Women were doing thread-making in front of the tent. The sound of the very basic but clever “machine” — which consists of nothing but a few pieces of wooden board and sticks, along with bottle caps and strings — could be heard from afar. Daerji’s daughter was the puller by the machine, and three older women, one of them Daerji’s wife held the yak hair bundle and fed them to form the threads as the machine spin them. Nowhere else I saw such things. It would not be possible without a big open space — the women gradually walked backwards as the thread became longer and longer. One bundle of hair could feed out to about 30 feet. One machine could spin as many as three threads. On a full working day like the day I arrived, three were there threading at the same time.
Daerji’s youngest son was riding a horse, and came back to greet his father and made me take a photo of him holding their big guard dog, a really handsome looking dog. Women chitchatted. I was free to film. Finally filming something! And thread-making is very pretty to film, with good sound too.
With only a brief meal break, the operation went on all day long. At dusk, the boy herded their yaks back and the wife and the daughter tied them in and milked a couple of them. Good sound with yaks mooing, but not so much visual, even my fastest lens wasn’t bright enough.
Herders’ meals were around their work schedule. Here, dinner doesn’t happen until all the night chores are done, and after dinner people go right back to sleep. With the tractor where my blankets and covers were on still in repair, I had to share the ground blanket with the daughter.
A good night of sleep surprisingly. The wife was already up working when I awoke. Very pretty fog in the valley. Not so much desert around Daerji’s immediate surrounding, but plenty on hills near other families in his group. Women at herder’s family are really working machines. Picking yak dung, spreading, drying, milking the yaks — that would take a good part of the morning nonstop from day break. After a meal around mid morning, it was butter making then more thread-making. No helpers came in the morning, so the wife let the boy be the puller. Sitting there pulling strings for a long time wasn’t very fun for the boy, I did a little bit of that when other distractions got him.
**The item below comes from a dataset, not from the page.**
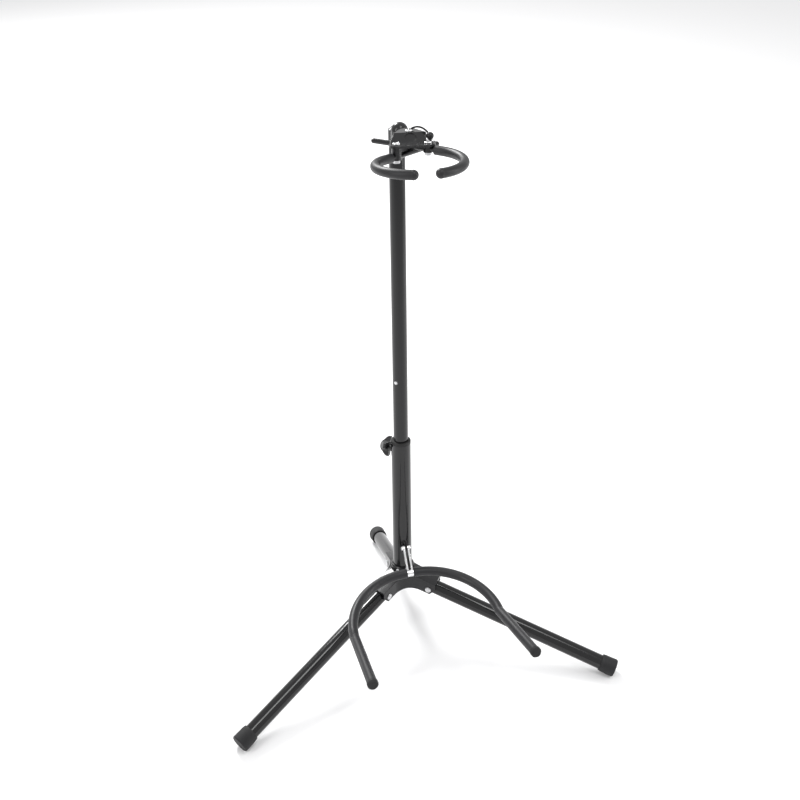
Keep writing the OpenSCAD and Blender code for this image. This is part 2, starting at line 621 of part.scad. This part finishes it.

Some time during day two of my stay, I realized the stupid video gain was turned on. F!@#$%^&! those shots would be so washed out they would be nearly useless. F!@#$%^&!
The family sells snacks in the nearby tent — that explains the soft drinks on the tractor. Somehow a basketball hoop got shipped in as well and young herders came to play frequently.
Daerji also fixes motorcycles. Black Tent Moto Repair would be a fine name for his shop. With roads so bad and herders seemed to be riding so recklessly, Daerji got quite many customers.
The wife became quite playful once my stranger affect subsided. The daughter, who went to high school in town and only came home for short summer break was quite modern — wearing western clothe and having her hair braided differently than the traditional ways. They put on modern music later when they made thread. Some kind of Tibetan rap music. Yak hair tent, making thread, drying cheese curds, fixing motorcycle, rap music — the combination of those are fascinating to me.
The second son came for a brief visit at dinner time. The family prayed every night before going to bed, with the prayer wheel passing from one person to the next while the men recited scriptures. I filmed some, and participated as well in the praying circle.